CAD and scene scripts
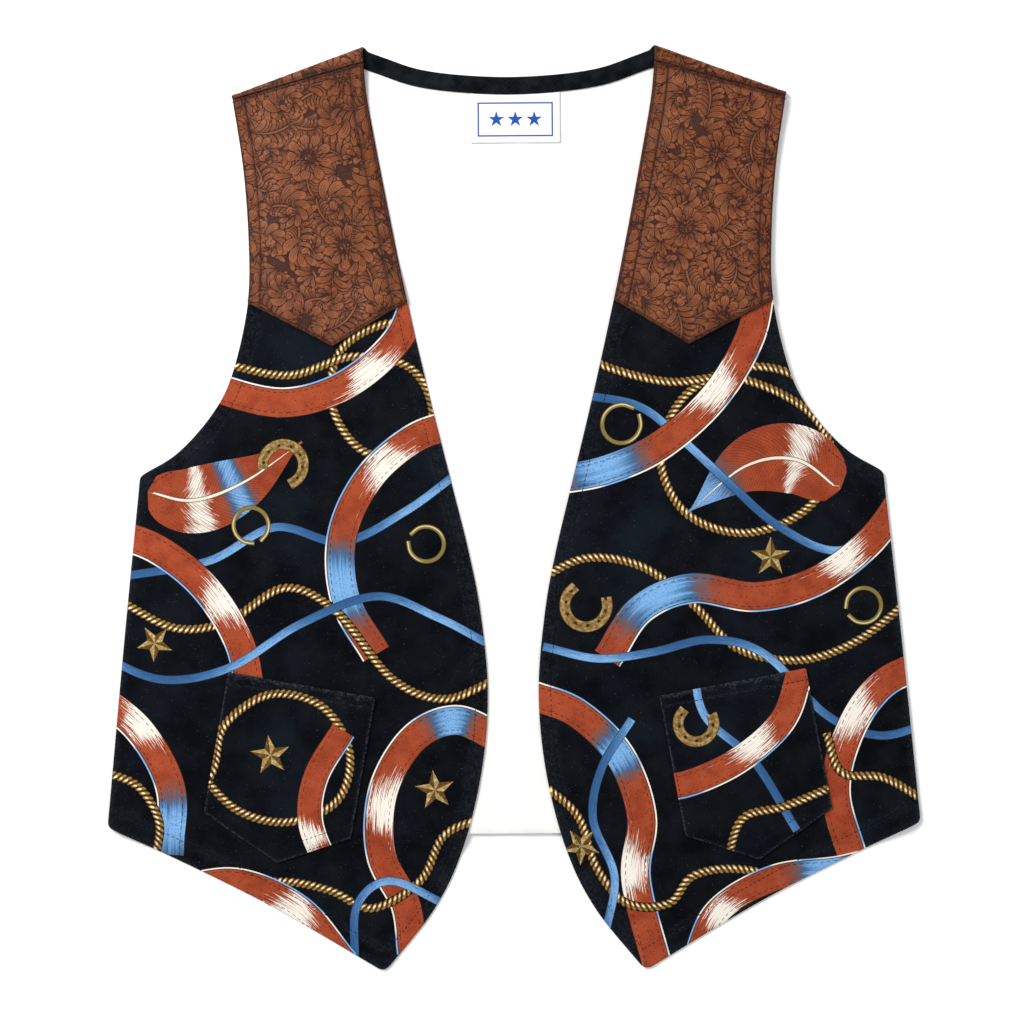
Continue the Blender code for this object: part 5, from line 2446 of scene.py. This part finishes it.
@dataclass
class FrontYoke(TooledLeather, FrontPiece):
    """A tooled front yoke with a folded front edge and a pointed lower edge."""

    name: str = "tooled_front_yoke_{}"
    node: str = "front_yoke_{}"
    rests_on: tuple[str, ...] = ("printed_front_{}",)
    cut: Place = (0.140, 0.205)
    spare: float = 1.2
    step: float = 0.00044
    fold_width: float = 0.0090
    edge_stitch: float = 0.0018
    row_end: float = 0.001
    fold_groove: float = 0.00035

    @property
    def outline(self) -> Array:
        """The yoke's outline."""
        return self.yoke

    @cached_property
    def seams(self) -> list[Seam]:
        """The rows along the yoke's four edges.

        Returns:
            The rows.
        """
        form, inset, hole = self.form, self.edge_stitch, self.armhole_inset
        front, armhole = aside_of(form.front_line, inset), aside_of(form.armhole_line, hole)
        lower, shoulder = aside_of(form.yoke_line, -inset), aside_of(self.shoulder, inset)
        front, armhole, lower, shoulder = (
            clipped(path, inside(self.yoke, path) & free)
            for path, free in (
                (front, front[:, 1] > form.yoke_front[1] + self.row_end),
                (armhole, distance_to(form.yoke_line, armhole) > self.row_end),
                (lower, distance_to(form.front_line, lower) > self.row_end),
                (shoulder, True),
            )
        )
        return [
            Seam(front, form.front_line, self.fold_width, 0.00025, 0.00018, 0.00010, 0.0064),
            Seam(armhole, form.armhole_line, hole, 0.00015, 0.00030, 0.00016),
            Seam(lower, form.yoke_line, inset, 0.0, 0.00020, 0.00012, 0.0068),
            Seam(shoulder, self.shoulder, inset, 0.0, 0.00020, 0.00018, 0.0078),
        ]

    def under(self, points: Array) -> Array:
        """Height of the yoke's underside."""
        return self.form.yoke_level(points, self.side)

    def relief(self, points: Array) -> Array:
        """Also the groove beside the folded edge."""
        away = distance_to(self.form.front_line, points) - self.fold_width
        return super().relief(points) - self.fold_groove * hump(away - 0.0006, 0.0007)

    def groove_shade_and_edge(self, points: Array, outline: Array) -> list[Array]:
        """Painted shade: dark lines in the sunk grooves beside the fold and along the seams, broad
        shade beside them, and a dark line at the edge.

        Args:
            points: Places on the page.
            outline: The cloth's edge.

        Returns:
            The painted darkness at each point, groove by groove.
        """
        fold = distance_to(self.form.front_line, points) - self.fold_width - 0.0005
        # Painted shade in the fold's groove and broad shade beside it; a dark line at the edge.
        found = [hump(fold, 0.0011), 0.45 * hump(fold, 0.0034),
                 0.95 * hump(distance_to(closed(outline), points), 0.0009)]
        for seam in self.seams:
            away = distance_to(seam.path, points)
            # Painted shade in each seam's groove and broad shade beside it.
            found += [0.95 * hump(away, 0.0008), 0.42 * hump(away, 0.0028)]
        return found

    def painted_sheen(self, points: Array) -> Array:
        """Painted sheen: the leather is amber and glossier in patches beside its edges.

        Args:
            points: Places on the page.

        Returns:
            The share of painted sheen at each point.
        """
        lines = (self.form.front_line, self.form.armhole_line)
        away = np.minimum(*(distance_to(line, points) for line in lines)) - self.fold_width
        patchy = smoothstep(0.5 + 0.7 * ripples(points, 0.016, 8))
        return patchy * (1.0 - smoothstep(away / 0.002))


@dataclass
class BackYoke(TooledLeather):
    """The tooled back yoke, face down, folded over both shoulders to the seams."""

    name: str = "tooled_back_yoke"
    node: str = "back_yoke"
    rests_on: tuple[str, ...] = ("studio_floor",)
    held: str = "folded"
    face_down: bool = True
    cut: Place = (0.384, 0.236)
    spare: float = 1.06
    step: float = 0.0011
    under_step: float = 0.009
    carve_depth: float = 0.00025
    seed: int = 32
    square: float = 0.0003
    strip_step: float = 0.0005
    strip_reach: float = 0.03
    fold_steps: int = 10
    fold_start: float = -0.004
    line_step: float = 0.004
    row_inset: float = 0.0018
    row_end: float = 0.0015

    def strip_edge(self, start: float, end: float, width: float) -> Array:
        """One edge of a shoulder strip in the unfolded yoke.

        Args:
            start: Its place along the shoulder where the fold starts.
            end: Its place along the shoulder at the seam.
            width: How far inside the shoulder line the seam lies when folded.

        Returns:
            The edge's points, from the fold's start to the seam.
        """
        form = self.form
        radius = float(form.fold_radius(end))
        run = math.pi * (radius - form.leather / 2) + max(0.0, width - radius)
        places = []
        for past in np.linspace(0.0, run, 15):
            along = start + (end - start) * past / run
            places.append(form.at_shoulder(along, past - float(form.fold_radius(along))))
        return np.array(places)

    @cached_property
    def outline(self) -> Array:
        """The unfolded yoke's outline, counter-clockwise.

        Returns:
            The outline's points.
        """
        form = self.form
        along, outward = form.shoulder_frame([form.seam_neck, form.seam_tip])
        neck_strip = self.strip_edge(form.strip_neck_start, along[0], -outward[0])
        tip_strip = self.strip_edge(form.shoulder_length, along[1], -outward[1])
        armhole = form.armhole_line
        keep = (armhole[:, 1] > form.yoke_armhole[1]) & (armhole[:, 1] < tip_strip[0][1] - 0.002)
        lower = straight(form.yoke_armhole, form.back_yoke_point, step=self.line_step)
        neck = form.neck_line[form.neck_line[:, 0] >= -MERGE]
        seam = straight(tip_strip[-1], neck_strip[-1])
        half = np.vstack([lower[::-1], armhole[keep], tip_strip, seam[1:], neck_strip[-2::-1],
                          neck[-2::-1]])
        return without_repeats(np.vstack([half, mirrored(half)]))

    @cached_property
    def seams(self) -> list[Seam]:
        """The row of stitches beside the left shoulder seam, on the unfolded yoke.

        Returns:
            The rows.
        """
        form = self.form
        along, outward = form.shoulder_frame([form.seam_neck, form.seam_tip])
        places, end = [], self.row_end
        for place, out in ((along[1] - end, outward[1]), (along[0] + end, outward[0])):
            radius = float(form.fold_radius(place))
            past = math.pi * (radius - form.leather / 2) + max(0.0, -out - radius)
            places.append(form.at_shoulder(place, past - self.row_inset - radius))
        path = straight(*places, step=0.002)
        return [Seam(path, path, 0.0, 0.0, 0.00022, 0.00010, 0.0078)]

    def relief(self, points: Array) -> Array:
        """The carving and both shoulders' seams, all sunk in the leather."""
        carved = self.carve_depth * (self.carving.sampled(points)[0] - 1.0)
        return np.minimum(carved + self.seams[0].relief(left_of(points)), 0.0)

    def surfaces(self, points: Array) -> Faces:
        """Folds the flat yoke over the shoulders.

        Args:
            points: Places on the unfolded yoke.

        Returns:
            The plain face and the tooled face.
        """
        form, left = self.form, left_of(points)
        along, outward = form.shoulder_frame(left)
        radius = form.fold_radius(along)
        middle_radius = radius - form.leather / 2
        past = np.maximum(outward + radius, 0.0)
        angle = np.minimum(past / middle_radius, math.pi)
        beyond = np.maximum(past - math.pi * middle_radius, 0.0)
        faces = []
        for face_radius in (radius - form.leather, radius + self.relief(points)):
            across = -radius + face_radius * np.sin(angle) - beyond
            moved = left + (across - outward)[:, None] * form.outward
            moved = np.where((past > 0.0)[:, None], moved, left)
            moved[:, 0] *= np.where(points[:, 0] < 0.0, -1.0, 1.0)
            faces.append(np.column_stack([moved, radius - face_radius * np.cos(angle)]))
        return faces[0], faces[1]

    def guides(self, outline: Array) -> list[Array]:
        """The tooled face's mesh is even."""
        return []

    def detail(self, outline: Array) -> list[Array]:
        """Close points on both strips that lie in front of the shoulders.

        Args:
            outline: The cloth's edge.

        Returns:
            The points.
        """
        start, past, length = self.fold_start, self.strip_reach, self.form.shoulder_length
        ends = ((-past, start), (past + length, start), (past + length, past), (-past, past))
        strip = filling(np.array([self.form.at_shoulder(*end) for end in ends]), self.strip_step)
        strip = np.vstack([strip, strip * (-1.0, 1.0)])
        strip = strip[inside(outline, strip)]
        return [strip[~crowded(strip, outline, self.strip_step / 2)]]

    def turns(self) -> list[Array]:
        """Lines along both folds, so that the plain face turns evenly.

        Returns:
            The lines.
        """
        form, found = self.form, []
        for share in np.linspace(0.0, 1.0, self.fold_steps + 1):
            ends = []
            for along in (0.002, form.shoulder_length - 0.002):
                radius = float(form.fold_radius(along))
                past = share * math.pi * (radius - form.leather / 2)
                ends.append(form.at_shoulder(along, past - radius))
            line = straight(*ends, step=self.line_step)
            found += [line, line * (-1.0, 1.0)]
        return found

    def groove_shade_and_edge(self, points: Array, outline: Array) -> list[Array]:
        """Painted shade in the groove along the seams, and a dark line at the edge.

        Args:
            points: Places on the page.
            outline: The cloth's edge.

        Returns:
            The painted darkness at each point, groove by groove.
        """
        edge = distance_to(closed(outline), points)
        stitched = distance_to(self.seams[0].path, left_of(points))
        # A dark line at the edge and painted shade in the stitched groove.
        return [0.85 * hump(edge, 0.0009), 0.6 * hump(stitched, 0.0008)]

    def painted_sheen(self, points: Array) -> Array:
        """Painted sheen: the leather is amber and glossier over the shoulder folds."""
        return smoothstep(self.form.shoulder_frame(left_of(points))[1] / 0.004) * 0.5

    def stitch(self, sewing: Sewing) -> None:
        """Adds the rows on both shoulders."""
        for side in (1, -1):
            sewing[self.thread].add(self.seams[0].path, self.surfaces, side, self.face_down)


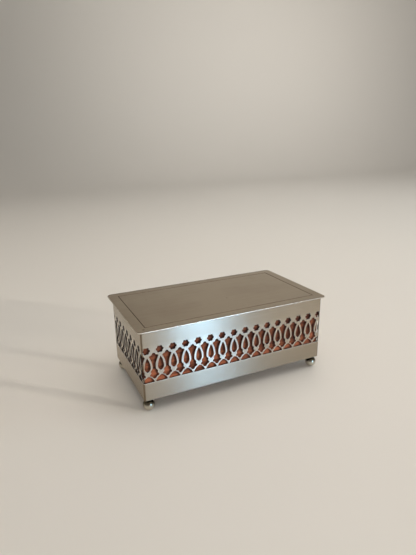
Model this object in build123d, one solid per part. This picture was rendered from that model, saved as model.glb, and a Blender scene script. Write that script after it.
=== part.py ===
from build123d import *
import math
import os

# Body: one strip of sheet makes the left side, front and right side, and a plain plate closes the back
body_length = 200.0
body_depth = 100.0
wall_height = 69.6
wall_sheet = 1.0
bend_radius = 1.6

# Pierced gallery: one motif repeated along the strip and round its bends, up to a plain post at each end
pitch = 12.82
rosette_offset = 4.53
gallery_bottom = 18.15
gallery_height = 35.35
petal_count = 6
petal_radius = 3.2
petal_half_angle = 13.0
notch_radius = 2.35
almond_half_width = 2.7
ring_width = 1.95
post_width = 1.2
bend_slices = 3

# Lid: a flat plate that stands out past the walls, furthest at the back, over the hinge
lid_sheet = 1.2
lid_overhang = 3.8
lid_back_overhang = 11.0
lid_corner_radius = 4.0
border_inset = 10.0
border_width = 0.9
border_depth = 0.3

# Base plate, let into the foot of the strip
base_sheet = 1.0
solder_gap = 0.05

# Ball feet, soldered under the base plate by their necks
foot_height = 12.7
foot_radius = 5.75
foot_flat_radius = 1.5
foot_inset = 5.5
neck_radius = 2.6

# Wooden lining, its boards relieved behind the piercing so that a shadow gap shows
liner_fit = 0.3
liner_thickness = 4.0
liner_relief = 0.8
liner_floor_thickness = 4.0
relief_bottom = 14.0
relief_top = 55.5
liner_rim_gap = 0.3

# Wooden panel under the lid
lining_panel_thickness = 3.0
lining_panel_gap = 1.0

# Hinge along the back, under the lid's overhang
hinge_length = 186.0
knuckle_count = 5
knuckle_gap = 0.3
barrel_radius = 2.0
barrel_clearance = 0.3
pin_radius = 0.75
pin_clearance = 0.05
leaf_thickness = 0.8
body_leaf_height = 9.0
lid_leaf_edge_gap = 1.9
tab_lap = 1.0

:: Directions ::
What are the exact lines from the beginning of the material through the line containing "fold_groove: float = 0.00035"? Write out those lines alone.

:: Written answer ::
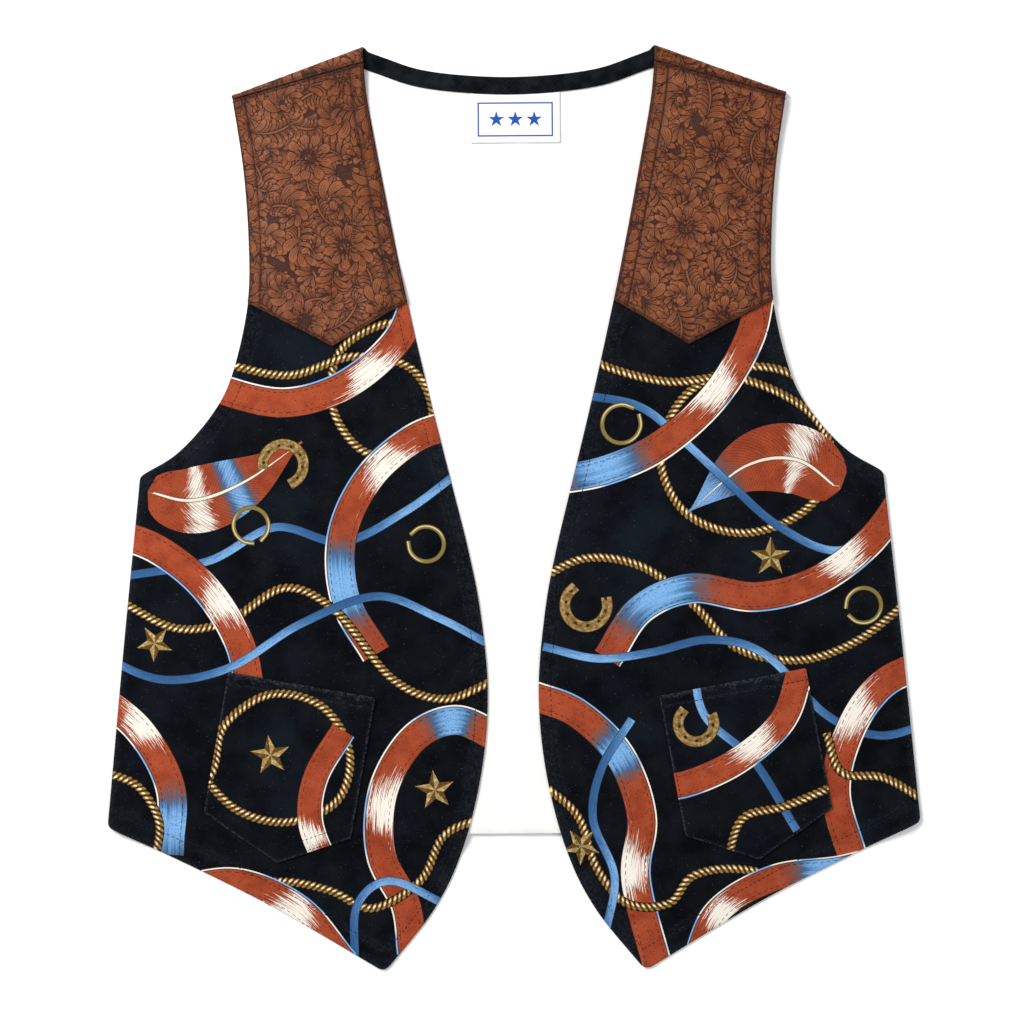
Continue the Blender code for this object: part 5, from line 2446 of scene.py. This part finishes it.
@dataclass
class FrontYoke(TooledLeather, FrontPiece):
    """A tooled front yoke with a folded front edge and a pointed lower edge."""

    name: str = "tooled_front_yoke_{}"
    node: str = "front_yoke_{}"
    rests_on: tuple[str, ...] = ("printed_front_{}",)
    cut: Place = (0.140, 0.205)
    spare: float = 1.2
    step: float = 0.00044
    fold_width: float = 0.0090
    edge_stitch: float = 0.0018
    row_end: float = 0.001
    fold_groove: float = 0.00035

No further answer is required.